WHAT IS ASKED> Each line that follows should be printed again exactly as it stands.

· · · ·

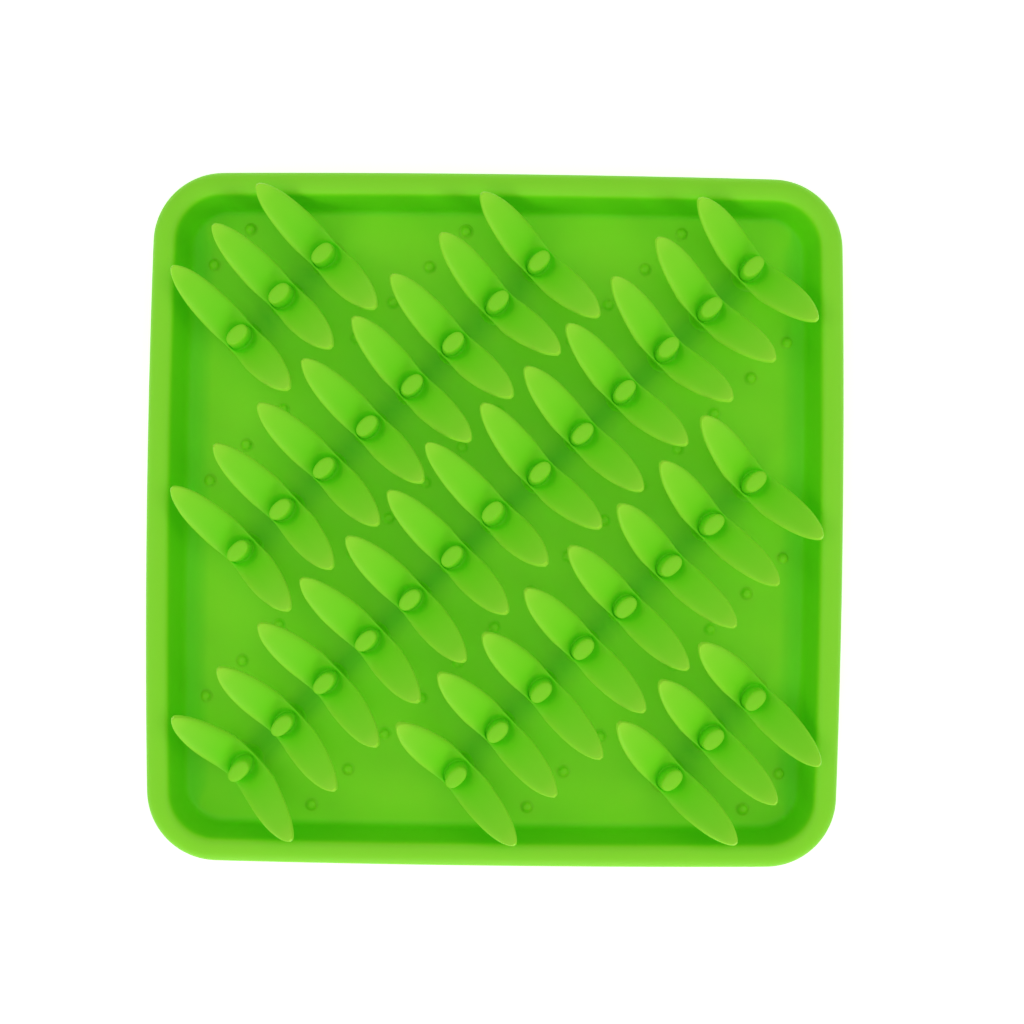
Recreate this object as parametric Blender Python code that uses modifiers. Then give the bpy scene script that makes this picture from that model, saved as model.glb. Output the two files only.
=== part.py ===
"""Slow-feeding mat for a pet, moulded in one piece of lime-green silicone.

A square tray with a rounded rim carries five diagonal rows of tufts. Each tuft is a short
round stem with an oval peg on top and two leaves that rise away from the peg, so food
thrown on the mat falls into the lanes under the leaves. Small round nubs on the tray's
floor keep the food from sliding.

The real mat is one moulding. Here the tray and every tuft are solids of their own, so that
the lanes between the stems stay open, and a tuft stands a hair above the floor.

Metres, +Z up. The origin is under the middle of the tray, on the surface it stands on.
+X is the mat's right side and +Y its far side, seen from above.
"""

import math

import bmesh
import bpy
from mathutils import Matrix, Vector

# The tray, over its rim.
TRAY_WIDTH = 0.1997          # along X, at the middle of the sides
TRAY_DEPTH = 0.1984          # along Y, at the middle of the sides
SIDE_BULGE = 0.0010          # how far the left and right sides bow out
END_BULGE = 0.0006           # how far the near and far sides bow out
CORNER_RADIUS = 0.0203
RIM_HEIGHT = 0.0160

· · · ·

REPLY>
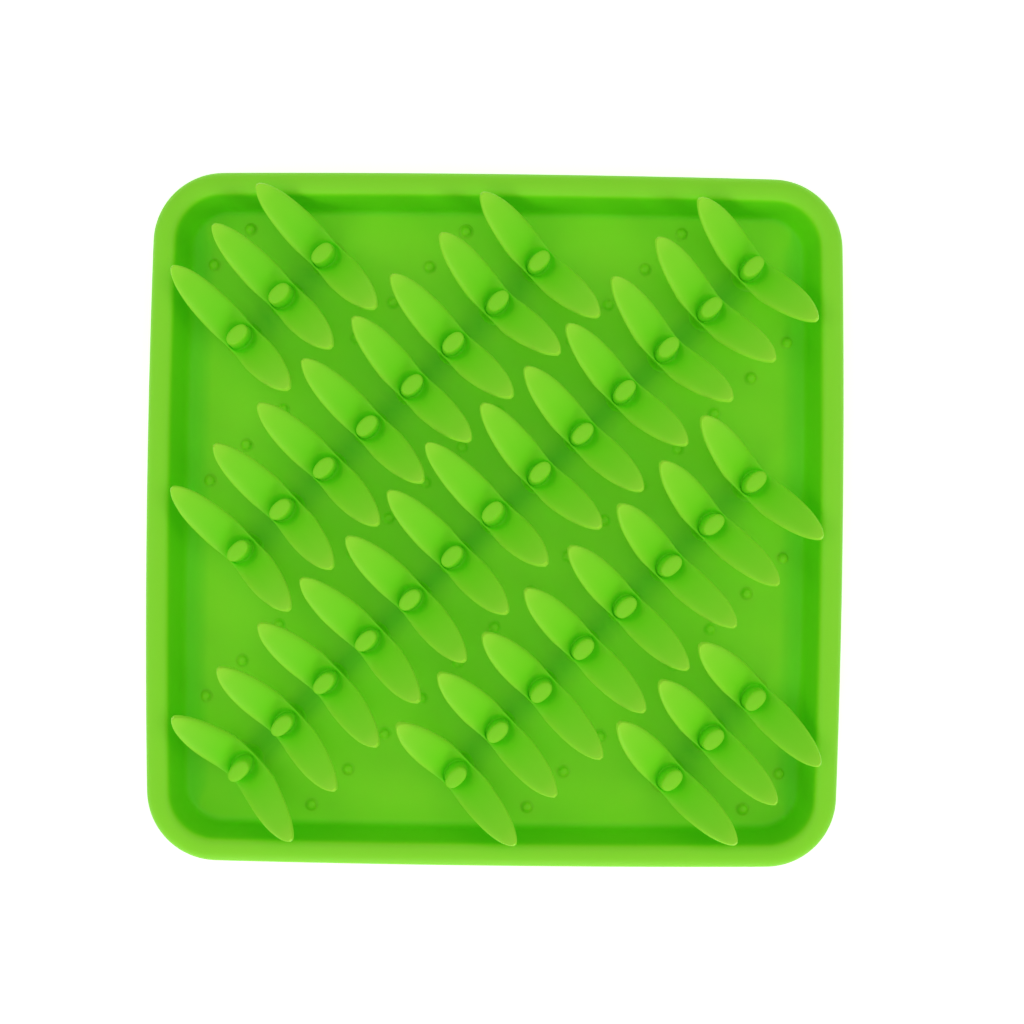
Recreate this object as parametric Blender Python code that uses modifiers. Then give the bpy scene script that makes this picture from that model, saved as model.glb. Output the two files only.
=== part.py ===
"""Slow-feeding mat for a pet, moulded in one piece of lime-green silicone.

A square tray with a rounded rim carries five diagonal rows of tufts. Each tuft is a short
round stem with an oval peg on top and two leaves that rise away from the peg, so food
thrown on the mat falls into the lanes under the leaves. Small round nubs on the tray's
floor keep the food from sliding.

The real mat is one moulding. Here the tray and every tuft are solids of their own, so that
the lanes between the stems stay open, and a tuft stands a hair above the floor.

Metres, +Z up. The origin is under the middle of the tray, on the surface it stands on.
+X is the mat's right side and +Y its far side, seen from above.
"""

import math

import bmesh
import bpy
from mathutils import Matrix, Vector

# The tray, over its rim.
TRAY_WIDTH = 0.1997          # along X, at the middle of the sides
TRAY_DEPTH = 0.1984          # along Y, at the middle of the sides
SIDE_BULGE = 0.0010          # how far the left and right sides bow out
END_BULGE = 0.0006           # how far the near and far sides bow out
CORNER_RADIUS = 0.0203
RIM_HEIGHT = 0.0160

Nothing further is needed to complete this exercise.